O campo de Lamparina da Aurora é o da comunicação pelo mesmo código, no mesmo sentido, numa aposta de associação de desejo impregnado a todos – afinal, quem nasce, morre. Desta simples linha, Frederico Machado tece um mundo de possibilidades para toda inexatidão do ser humano entre o nascer e o morrer, as únicas certezas aqui “palpáveis”, com impressionante capacidade de síntese. É, também, um filme que não se censura sobre tradição narrativa – ora próximo ao cinema brasileiro contemporâneo, ora próximo dos poucos dramas rurais que o nosso cinema ofereceu nos anos 90 -, um misto de bravura contra o inalcançável e ode ao espaço. 

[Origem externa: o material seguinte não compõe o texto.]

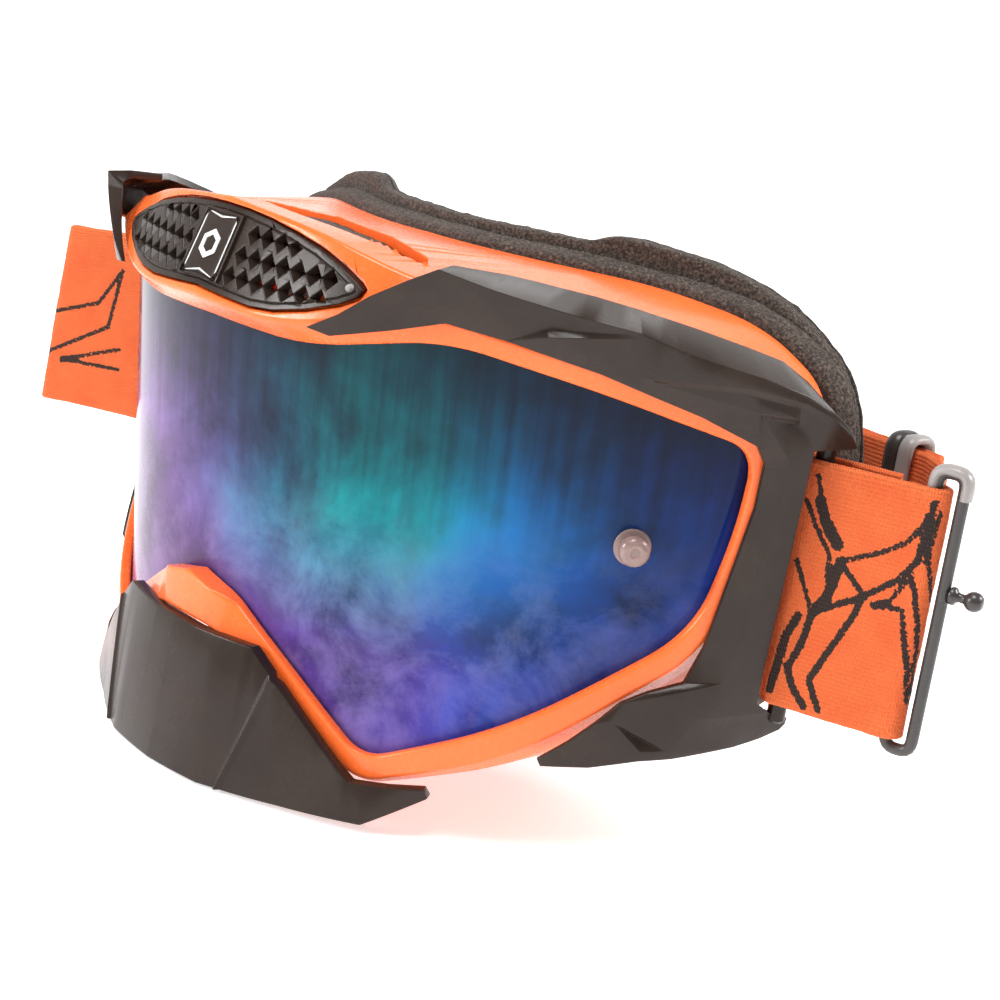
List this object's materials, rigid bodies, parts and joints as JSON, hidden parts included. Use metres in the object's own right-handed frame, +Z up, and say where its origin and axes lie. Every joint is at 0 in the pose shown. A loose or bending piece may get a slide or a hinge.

É um terreno já visitado tantas vezes – a poesia sobre a morte com certo preciosismo – que faz da complexidade a saída imposta. Não haverá angústia maior que estar perto da grande vilã de Bergman. Um paradoxo involuntário, mais instintivo e que transforma os personagens, sempre lembrados que são corpos (carne) em representantes da vilania (a alma, o espírito), do pecado da existência.
 
É o caso de exibir o gênero em plena subversão, o filme de terror que transforma a sobrevivência em grande torturadora. À atmosfera, esta sim, cabe o diálogo direto com o protocolo como uma grande dicotomia. Lamparina da Aurora reserva as funções de apresentação, mediação e julgamento destes personagens, mas os entrega a mecanismos diferentes; a faca afiada que os deita vem em forma de palavra, de constatação. A mesma de quem se entrega ao vazio, que permite que a Terra o engula, que assume que a força, em muitos momentos, acaba.